» **Available data**:
%%

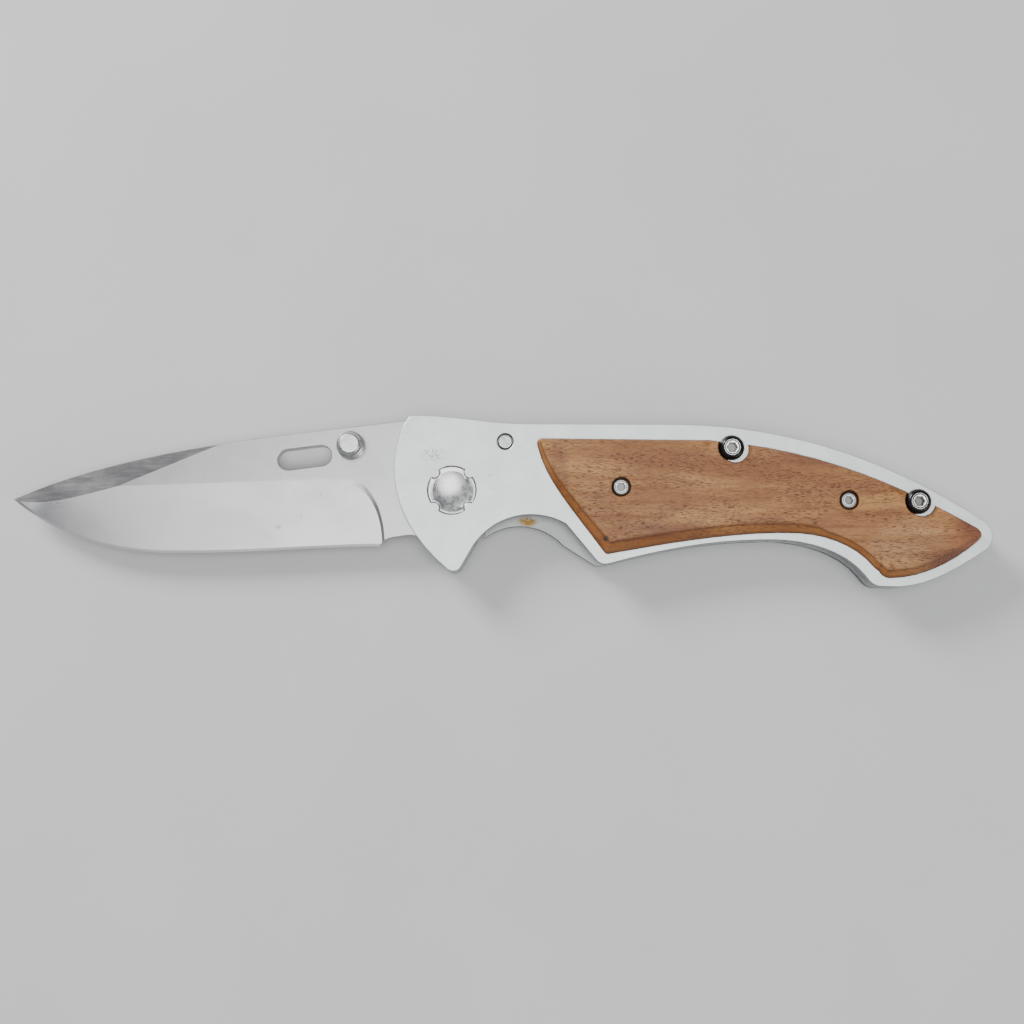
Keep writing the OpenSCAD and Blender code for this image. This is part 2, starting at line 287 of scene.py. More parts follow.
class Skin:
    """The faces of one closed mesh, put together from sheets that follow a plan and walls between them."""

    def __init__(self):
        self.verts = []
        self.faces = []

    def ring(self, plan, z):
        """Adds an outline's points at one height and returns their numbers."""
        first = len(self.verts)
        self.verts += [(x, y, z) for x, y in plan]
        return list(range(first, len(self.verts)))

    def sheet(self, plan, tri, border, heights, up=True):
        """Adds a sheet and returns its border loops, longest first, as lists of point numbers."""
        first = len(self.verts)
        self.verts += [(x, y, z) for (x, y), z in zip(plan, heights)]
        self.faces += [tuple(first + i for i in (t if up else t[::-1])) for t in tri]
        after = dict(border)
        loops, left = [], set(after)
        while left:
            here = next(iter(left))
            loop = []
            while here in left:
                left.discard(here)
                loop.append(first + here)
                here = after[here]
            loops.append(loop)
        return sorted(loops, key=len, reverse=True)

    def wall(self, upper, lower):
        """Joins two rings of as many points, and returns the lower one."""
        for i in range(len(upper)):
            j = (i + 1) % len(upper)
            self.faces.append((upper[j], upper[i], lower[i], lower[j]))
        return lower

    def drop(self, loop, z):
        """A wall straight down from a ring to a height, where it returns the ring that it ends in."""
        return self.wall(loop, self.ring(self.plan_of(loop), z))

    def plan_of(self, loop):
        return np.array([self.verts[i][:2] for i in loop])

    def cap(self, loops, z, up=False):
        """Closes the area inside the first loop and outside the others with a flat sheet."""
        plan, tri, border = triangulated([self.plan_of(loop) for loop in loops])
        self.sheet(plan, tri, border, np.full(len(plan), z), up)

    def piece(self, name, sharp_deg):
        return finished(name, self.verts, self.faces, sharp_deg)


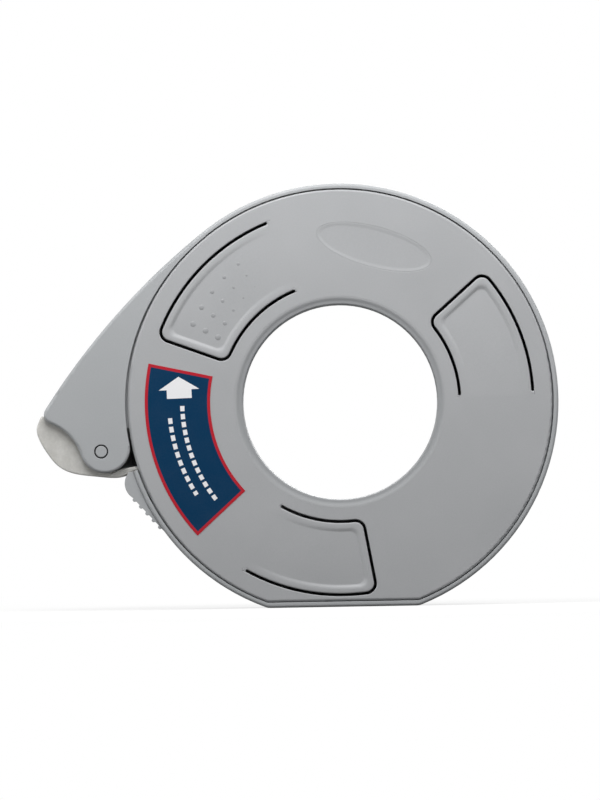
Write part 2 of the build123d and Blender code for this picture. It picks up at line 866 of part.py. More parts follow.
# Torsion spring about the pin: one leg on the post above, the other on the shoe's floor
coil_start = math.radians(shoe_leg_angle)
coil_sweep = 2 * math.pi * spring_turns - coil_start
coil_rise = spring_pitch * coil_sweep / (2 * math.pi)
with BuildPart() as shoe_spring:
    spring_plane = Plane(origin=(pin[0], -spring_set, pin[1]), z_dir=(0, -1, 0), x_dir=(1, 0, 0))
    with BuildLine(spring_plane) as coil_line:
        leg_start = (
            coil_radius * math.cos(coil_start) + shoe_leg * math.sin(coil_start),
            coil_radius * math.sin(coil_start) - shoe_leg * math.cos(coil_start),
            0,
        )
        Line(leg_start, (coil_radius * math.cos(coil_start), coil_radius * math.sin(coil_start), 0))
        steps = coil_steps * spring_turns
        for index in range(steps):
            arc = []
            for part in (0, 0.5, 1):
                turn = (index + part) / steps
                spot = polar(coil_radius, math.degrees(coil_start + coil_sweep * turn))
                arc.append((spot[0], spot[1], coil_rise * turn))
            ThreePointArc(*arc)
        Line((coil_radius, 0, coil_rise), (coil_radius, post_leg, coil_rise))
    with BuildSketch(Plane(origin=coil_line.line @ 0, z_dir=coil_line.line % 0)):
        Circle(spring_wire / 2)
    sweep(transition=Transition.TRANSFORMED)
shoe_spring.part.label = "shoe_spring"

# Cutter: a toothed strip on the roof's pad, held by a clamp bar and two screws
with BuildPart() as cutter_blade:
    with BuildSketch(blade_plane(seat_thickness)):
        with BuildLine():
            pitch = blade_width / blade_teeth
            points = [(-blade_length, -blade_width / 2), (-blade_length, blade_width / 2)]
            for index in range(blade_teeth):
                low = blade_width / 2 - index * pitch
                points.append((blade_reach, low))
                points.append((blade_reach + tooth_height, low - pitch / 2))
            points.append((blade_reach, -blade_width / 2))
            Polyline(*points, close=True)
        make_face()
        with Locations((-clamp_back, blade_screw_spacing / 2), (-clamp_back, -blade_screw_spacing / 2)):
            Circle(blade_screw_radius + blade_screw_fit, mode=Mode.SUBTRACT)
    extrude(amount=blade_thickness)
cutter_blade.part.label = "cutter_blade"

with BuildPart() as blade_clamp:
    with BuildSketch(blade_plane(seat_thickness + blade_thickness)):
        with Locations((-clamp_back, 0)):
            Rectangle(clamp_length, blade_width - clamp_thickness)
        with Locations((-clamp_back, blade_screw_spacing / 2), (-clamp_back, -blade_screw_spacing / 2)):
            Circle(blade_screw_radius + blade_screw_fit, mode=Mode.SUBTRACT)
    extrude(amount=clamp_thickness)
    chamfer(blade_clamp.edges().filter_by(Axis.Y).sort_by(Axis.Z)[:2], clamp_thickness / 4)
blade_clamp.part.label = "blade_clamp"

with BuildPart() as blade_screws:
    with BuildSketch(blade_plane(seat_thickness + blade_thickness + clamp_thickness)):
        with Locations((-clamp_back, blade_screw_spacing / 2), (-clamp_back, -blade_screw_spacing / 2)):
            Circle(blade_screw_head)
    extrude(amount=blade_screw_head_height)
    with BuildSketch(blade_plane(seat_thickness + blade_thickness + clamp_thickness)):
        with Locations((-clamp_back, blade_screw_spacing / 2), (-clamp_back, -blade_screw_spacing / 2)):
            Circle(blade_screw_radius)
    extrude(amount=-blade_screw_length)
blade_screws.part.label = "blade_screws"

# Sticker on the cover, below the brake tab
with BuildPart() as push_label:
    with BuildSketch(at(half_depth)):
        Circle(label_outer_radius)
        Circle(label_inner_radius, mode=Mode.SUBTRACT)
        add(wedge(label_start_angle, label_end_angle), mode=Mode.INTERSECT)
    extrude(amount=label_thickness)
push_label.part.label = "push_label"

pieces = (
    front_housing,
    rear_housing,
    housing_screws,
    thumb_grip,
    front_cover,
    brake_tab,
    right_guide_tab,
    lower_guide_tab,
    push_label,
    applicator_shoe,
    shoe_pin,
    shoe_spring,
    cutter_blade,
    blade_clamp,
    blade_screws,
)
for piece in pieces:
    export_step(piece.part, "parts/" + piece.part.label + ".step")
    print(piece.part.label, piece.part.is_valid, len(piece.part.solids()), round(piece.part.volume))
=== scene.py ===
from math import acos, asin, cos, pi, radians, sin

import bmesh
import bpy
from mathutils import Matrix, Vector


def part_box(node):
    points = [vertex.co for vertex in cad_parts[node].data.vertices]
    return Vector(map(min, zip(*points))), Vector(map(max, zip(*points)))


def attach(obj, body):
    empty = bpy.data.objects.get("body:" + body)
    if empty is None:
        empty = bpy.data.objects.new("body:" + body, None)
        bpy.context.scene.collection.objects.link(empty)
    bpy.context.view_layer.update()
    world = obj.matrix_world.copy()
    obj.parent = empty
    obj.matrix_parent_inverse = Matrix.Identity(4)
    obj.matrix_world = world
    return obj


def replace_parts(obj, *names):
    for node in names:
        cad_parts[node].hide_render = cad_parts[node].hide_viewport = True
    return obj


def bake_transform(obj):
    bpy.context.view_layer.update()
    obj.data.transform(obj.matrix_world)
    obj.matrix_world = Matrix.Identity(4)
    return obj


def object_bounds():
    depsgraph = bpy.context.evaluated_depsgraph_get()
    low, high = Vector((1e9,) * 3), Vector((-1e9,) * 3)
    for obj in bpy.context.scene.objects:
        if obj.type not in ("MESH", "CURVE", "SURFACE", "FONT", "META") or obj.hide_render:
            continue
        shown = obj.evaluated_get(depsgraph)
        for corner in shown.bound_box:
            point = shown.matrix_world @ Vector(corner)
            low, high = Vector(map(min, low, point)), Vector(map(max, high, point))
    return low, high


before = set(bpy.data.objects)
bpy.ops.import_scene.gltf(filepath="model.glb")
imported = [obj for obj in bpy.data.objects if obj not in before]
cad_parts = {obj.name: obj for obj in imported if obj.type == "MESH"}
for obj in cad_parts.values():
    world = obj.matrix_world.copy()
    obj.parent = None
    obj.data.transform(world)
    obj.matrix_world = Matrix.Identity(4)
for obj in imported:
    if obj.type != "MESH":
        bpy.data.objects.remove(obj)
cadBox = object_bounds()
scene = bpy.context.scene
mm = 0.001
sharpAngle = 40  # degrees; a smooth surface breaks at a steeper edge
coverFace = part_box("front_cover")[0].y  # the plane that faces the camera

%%
%%

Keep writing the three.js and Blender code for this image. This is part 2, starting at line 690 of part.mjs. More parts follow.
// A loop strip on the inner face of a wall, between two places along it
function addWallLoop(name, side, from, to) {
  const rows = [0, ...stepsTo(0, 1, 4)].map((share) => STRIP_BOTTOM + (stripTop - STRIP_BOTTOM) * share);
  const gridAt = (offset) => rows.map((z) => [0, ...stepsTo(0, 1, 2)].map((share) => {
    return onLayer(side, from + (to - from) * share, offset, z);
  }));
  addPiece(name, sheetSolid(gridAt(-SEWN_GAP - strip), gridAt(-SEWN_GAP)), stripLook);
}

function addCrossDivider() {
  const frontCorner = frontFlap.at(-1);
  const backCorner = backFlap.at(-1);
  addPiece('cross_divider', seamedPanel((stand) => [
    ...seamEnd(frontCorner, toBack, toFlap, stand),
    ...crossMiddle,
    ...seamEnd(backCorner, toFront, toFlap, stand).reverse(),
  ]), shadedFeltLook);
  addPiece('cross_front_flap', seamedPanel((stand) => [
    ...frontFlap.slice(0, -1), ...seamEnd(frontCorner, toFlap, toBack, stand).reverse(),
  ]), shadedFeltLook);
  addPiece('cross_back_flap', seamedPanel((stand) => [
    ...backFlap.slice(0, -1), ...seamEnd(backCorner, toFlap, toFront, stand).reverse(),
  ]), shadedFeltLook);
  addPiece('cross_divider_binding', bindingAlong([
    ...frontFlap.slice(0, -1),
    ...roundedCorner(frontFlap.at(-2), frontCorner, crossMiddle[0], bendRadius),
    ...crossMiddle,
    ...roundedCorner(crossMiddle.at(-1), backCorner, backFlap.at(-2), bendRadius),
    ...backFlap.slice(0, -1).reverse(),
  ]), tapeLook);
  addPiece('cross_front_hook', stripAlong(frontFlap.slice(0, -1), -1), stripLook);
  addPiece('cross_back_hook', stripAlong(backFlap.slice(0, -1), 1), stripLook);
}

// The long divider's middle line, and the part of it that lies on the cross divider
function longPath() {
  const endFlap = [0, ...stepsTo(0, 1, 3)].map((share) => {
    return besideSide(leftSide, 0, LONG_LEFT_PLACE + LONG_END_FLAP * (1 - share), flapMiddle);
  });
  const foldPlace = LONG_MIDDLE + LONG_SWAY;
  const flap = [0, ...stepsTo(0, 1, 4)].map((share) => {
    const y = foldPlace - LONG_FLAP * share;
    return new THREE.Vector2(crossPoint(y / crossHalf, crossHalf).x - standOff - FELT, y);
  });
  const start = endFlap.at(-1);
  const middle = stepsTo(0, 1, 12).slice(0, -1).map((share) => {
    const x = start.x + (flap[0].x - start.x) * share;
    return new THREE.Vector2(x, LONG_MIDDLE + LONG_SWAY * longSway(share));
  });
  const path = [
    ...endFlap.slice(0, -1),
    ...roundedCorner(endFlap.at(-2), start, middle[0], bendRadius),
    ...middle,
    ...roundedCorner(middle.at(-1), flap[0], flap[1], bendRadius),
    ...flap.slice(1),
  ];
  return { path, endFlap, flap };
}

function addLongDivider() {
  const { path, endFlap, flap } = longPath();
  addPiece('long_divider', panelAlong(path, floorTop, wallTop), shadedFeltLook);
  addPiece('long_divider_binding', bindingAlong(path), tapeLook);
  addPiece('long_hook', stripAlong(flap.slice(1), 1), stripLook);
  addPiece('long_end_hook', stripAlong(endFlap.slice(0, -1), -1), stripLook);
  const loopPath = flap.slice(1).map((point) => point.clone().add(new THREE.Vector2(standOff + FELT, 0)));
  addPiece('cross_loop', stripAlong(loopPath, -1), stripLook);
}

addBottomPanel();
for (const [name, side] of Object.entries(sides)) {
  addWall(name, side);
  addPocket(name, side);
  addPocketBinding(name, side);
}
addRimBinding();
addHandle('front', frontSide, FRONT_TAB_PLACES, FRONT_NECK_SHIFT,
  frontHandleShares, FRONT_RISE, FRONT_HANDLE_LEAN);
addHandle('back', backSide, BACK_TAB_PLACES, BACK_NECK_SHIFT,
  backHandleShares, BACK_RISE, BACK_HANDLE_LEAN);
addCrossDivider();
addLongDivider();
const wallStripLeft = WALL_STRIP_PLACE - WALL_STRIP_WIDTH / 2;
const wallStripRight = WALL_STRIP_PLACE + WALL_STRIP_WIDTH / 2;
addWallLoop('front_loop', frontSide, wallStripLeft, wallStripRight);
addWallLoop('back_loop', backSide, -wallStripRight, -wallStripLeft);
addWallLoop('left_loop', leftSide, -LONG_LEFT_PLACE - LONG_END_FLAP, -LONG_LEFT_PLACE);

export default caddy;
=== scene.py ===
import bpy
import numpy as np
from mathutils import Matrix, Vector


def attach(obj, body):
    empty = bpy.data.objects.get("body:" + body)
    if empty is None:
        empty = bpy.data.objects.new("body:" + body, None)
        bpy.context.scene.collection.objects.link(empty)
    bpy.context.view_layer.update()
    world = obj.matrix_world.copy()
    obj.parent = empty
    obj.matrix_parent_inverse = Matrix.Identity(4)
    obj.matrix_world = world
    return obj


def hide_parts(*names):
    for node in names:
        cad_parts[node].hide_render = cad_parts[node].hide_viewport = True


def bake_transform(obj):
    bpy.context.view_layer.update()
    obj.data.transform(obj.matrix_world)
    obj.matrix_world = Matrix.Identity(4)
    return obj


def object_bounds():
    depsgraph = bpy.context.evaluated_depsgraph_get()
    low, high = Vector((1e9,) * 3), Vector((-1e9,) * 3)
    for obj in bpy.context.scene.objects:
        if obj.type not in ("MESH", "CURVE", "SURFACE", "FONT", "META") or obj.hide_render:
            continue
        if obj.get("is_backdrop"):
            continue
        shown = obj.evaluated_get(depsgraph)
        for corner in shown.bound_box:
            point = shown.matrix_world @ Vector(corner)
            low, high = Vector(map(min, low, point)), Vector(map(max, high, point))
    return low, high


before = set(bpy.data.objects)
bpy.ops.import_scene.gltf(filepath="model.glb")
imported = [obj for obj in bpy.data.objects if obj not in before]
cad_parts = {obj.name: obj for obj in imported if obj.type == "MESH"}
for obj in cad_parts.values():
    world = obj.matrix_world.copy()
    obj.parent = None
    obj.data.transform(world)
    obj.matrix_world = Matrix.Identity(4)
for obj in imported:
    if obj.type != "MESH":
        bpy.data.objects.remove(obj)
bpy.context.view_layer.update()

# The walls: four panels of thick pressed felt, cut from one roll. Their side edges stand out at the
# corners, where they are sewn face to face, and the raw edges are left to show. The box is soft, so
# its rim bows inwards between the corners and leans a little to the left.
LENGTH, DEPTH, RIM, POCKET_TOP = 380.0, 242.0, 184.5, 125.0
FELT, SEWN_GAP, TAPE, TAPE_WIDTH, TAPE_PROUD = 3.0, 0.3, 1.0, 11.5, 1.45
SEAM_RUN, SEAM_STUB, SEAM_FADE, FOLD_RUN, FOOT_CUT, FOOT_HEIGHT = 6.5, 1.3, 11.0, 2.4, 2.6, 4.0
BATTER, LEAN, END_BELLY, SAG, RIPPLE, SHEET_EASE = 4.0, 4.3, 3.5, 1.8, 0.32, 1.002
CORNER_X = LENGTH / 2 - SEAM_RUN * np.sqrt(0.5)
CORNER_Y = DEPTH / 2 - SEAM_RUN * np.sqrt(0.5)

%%
%%

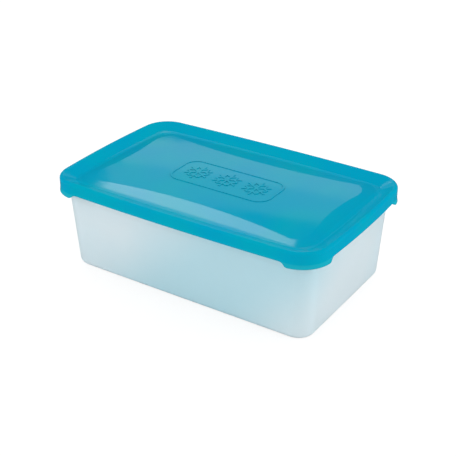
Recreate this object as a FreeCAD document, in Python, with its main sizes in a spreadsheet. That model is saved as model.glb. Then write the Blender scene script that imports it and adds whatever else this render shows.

%%

» **Given exercise**: Using the entries above, give again exactly the lines from the line holding "Keep writing the OpenSCAD" through the line holding "return list(range(first, len(self.verts)))". Include both end lines and nothing else.

» **Result of the exercise**:
Keep writing the OpenSCAD and Blender code for this image. This is part 2, starting at line 287 of scene.py. More parts follow.
class Skin:
    """The faces of one closed mesh, put together from sheets that follow a plan and walls between them."""

    def __init__(self):
        self.verts = []
        self.faces = []

    def ring(self, plan, z):
        """Adds an outline's points at one height and returns their numbers."""
        first = len(self.verts)
        self.verts += [(x, y, z) for x, y in plan]
        return list(range(first, len(self.verts)))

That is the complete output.